## Exercise prompt
Using the data beneath this instruction, retype only the lines from the one that contains "addHousing();" down to the one that contains "obj.matrix_world = Matrix.Identity(4)", both included, exactly as they appear.

━━━━━ Data in this exercise ━━━━━

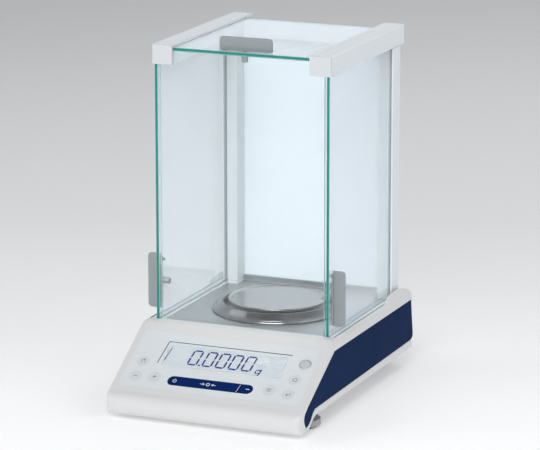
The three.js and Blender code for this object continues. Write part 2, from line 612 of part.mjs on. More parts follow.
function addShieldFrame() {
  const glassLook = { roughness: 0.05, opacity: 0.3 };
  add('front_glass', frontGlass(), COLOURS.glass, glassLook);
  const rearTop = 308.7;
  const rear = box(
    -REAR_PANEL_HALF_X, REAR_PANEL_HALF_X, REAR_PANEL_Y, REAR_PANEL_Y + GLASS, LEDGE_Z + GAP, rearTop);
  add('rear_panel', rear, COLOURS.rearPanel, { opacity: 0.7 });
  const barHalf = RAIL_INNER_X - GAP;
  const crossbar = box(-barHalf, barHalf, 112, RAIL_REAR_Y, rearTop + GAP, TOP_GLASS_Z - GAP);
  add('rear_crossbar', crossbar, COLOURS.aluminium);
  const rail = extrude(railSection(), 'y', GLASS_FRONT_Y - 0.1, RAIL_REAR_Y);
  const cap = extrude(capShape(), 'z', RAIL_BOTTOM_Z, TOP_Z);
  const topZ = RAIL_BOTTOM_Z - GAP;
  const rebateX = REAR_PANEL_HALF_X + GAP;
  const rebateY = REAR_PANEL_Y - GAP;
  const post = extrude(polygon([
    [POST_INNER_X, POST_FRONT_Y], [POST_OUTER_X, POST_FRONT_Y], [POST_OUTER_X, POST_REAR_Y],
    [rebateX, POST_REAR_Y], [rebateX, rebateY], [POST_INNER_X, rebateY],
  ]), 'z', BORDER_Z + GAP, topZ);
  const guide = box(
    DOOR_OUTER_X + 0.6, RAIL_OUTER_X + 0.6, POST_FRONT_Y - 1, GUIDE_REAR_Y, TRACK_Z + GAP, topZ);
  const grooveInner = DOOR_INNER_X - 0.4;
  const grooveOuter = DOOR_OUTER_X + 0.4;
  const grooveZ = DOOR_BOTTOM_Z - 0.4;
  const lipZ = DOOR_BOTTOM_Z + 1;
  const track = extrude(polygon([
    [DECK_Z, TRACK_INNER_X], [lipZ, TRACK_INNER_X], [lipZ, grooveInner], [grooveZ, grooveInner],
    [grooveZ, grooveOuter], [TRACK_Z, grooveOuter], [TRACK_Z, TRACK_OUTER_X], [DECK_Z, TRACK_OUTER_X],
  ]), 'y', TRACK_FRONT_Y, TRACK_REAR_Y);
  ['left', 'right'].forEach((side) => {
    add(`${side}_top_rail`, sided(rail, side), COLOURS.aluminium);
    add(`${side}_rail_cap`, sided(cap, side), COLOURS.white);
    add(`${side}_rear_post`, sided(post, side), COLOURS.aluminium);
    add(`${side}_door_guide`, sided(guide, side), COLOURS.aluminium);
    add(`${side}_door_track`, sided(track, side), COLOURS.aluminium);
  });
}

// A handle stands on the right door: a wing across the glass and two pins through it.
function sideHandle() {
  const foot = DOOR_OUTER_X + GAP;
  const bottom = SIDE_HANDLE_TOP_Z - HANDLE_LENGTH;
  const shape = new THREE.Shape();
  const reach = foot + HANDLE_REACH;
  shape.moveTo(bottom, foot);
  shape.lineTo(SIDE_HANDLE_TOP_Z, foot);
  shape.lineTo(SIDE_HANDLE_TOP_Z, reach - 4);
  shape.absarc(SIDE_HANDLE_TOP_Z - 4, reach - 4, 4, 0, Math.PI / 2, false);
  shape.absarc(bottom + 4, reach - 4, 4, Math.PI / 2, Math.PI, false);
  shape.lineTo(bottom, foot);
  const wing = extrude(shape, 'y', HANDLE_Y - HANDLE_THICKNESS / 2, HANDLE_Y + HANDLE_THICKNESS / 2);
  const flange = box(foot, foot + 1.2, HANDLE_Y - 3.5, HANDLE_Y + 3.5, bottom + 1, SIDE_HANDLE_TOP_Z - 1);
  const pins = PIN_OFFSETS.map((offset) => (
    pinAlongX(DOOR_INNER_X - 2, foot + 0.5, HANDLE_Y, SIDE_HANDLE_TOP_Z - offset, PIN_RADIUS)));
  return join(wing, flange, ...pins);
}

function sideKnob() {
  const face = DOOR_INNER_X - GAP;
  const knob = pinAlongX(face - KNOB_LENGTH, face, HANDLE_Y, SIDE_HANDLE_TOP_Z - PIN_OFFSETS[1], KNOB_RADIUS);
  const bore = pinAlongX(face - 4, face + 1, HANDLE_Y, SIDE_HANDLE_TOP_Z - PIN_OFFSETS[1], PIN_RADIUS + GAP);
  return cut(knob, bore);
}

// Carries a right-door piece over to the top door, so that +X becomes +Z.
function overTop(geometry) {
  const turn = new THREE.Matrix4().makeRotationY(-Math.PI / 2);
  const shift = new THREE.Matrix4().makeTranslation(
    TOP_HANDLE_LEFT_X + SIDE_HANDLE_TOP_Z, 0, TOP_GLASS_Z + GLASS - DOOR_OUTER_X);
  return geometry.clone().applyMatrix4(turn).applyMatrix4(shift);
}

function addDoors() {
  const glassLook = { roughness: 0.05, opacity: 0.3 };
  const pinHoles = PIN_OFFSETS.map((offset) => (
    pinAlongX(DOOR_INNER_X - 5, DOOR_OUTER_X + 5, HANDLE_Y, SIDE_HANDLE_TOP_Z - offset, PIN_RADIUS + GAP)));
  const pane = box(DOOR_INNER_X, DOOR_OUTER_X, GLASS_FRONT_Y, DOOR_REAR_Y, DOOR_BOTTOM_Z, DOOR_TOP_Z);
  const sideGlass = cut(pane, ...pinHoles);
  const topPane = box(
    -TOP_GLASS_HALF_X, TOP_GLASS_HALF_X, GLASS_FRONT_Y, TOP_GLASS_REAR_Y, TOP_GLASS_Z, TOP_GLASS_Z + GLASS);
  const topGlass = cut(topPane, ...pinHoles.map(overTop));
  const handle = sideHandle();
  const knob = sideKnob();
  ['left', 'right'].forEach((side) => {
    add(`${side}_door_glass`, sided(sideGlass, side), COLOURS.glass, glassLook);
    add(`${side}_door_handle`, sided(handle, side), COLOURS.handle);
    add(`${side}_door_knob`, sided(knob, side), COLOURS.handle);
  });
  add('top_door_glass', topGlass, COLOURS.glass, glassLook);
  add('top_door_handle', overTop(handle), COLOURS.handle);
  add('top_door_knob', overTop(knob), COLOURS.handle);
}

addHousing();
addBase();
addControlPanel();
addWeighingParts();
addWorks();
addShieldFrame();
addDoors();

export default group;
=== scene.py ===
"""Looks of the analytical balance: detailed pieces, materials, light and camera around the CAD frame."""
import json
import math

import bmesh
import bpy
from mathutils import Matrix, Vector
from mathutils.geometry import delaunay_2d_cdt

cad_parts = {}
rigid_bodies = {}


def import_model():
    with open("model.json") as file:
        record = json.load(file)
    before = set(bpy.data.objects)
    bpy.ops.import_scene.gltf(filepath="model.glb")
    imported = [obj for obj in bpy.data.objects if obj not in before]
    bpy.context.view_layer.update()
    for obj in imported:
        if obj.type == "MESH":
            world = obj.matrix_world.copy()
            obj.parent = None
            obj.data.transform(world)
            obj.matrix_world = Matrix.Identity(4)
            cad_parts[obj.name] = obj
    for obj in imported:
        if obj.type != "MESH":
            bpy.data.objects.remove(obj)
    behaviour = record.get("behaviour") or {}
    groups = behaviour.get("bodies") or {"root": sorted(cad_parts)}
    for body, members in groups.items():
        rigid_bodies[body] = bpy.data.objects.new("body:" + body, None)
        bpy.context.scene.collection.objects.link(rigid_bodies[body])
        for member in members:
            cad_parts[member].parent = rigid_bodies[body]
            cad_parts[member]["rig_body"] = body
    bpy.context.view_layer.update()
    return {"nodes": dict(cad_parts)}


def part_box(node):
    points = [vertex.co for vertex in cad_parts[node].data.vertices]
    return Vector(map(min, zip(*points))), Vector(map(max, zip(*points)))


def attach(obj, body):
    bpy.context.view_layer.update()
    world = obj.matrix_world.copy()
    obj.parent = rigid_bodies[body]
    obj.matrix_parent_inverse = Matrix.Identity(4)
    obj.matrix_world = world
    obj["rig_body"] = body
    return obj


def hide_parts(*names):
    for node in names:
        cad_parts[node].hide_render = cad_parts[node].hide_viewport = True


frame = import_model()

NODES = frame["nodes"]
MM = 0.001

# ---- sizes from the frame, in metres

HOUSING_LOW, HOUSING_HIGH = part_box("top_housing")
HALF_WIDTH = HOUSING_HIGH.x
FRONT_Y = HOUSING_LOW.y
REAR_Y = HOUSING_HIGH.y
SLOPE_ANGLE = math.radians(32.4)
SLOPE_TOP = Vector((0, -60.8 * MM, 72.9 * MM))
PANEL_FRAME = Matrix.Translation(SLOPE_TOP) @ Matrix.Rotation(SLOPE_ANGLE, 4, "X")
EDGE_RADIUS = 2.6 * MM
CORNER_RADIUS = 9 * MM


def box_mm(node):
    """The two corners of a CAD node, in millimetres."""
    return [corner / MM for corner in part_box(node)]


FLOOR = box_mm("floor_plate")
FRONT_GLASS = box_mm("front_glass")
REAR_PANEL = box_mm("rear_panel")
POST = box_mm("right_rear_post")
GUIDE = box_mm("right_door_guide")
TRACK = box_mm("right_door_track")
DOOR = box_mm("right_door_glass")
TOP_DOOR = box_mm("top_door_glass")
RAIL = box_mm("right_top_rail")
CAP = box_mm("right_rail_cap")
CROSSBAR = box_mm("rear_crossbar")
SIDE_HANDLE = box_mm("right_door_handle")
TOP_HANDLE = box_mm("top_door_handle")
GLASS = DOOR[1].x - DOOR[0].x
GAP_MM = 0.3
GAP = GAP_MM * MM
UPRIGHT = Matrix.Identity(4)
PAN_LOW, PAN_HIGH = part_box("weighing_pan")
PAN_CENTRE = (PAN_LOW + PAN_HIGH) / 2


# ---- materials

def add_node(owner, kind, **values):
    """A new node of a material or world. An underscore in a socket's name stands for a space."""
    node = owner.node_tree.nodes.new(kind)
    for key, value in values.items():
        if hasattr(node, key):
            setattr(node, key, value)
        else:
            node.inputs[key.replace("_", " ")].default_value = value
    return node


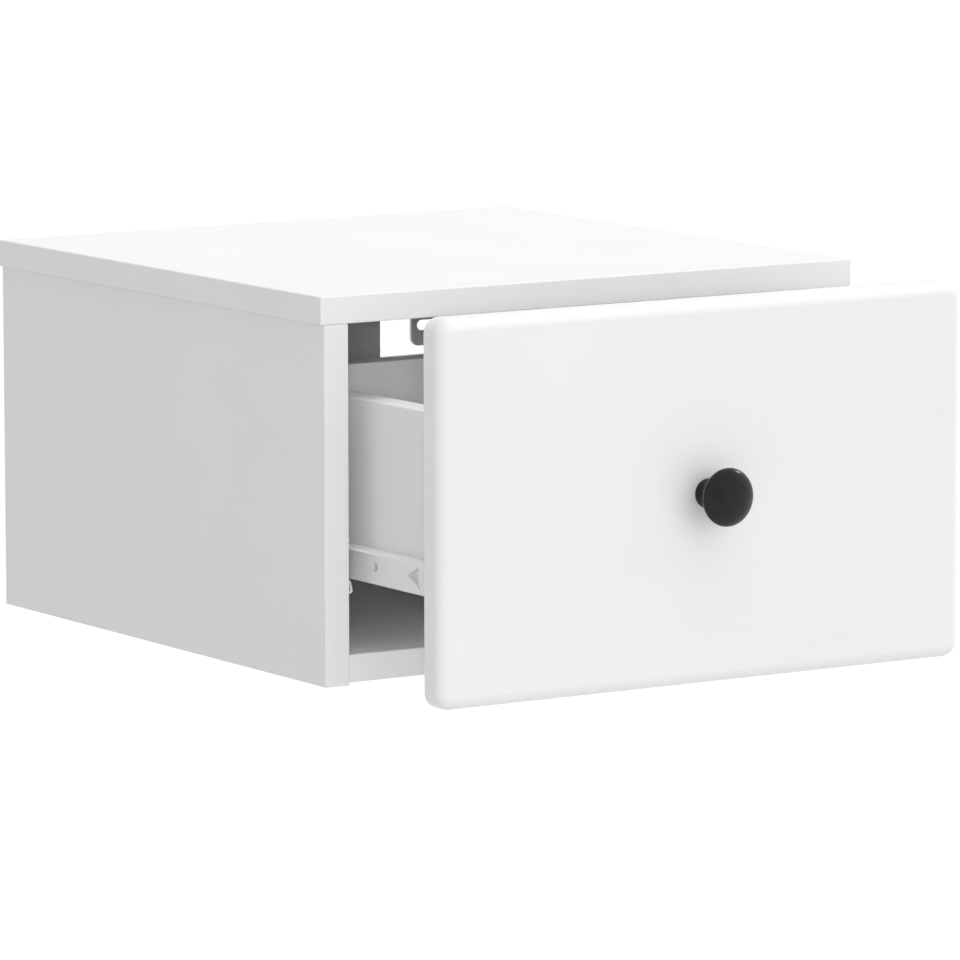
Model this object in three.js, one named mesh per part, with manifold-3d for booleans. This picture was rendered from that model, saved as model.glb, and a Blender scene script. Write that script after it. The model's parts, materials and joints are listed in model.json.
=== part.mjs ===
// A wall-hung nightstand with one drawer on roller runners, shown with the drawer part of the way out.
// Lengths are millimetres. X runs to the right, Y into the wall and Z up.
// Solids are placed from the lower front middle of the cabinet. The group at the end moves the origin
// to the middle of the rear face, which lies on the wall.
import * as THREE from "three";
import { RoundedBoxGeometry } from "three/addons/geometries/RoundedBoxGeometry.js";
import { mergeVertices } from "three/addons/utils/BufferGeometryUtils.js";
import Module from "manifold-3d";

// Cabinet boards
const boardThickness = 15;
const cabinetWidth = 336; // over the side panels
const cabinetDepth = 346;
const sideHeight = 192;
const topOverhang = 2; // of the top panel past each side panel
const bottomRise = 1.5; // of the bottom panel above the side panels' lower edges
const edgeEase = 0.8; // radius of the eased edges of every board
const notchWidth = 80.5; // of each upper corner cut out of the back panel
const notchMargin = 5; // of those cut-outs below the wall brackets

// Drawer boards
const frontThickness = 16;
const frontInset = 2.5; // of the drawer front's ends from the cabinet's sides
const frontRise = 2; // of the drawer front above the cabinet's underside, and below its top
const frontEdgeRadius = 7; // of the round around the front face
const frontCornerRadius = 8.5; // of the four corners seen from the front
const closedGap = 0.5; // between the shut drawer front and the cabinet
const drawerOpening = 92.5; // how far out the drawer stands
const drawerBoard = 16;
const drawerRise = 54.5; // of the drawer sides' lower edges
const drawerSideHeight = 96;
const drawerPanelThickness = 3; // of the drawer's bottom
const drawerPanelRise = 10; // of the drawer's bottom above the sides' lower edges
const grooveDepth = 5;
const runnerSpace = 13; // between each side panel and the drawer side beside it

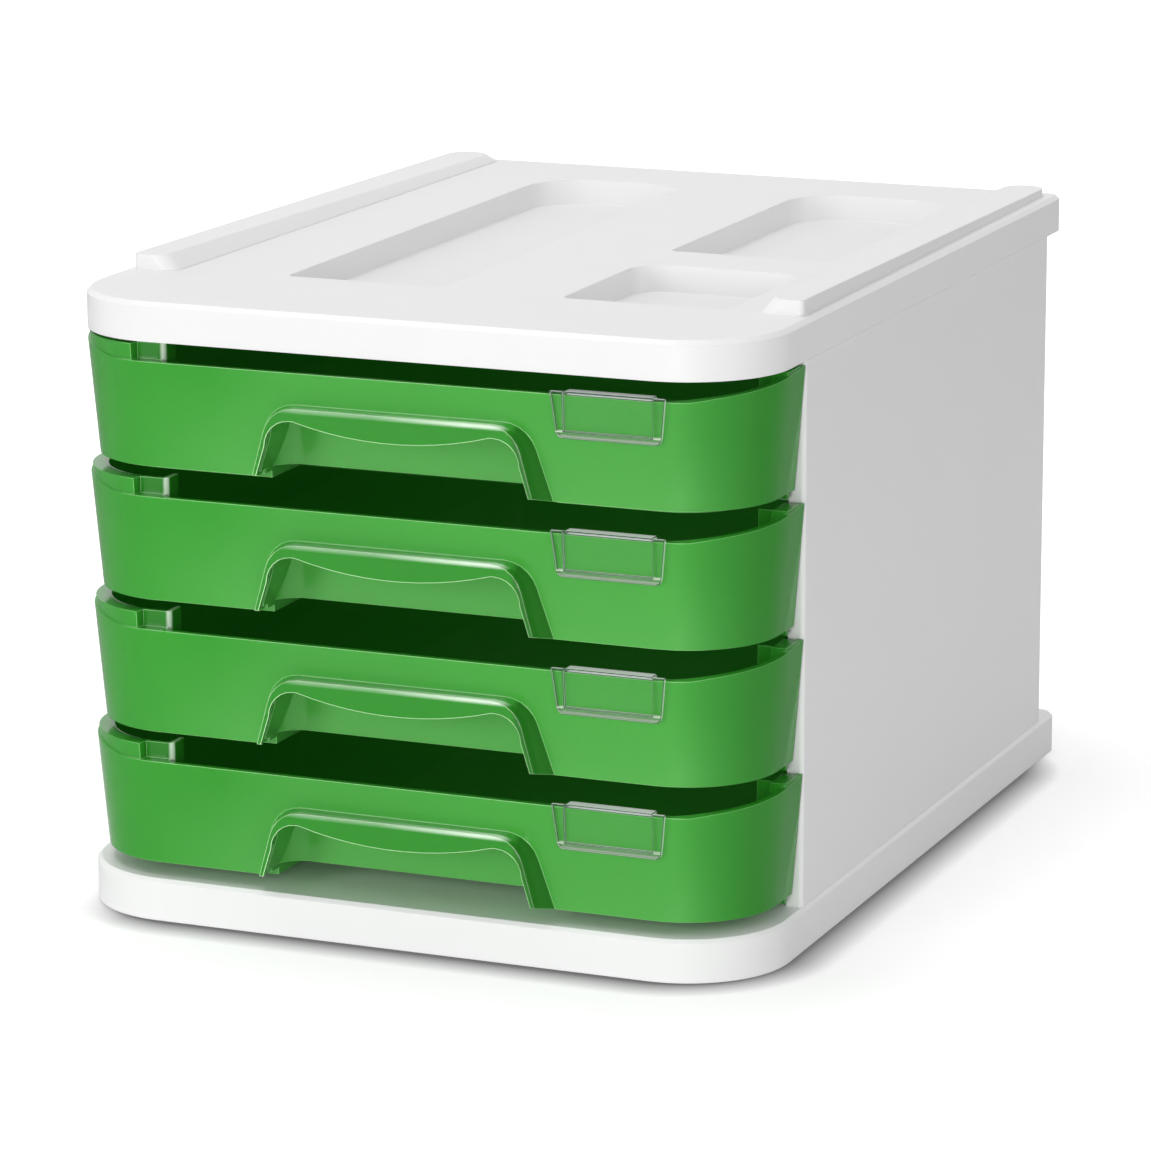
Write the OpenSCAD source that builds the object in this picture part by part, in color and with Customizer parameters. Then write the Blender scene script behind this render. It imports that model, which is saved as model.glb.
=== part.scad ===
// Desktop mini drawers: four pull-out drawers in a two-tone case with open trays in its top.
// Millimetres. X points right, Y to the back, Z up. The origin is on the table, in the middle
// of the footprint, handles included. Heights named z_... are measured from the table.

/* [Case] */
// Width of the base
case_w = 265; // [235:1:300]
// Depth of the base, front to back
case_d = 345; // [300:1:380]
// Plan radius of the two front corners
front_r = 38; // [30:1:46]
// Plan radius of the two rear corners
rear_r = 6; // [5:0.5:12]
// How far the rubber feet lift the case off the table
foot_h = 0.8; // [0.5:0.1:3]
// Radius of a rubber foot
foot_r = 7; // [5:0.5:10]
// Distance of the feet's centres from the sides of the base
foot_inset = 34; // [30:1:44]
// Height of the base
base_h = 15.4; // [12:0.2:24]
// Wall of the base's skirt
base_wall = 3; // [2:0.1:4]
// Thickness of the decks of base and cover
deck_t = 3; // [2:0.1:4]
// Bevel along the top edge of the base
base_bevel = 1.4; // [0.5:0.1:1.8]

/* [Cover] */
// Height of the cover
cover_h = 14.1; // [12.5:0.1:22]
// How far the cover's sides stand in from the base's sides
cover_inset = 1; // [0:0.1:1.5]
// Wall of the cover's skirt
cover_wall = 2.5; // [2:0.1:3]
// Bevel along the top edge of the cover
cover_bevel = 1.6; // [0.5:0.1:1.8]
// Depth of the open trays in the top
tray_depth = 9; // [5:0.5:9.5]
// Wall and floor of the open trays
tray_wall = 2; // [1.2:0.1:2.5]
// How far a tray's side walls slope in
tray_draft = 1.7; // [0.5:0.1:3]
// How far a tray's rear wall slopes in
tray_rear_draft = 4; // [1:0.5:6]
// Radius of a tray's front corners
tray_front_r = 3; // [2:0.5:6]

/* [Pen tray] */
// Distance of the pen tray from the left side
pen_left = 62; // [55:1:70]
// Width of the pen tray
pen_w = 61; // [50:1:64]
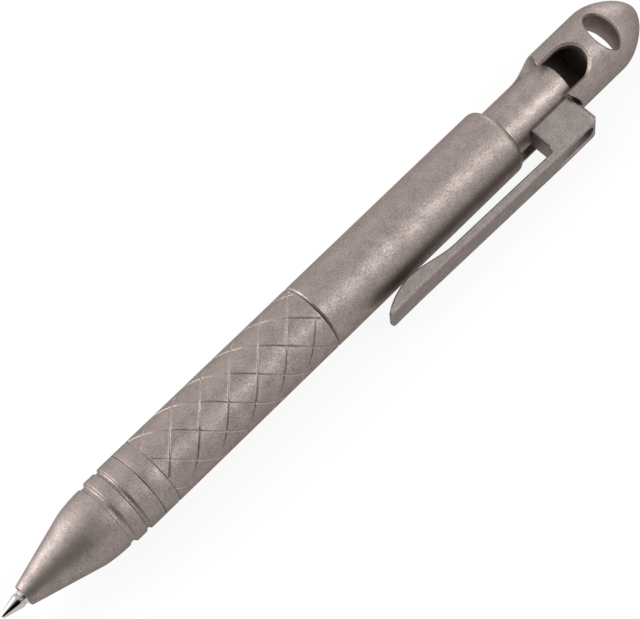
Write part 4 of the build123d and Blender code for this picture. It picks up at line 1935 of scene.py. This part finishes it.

━━━━━

## Result of the task
addHousing();
addBase();
addControlPanel();
addWeighingParts();
addWorks();
addShieldFrame();
addDoors();

export default group;
=== scene.py ===
"""Looks of the analytical balance: detailed pieces, materials, light and camera around the CAD frame."""
import json
import math

import bmesh
import bpy
from mathutils import Matrix, Vector
from mathutils.geometry import delaunay_2d_cdt

cad_parts = {}
rigid_bodies = {}


def import_model():
    with open("model.json") as file:
        record = json.load(file)
    before = set(bpy.data.objects)
    bpy.ops.import_scene.gltf(filepath="model.glb")
    imported = [obj for obj in bpy.data.objects if obj not in before]
    bpy.context.view_layer.update()
    for obj in imported:
        if obj.type == "MESH":
            world = obj.matrix_world.copy()
            obj.parent = None
            obj.data.transform(world)
            obj.matrix_world = Matrix.Identity(4)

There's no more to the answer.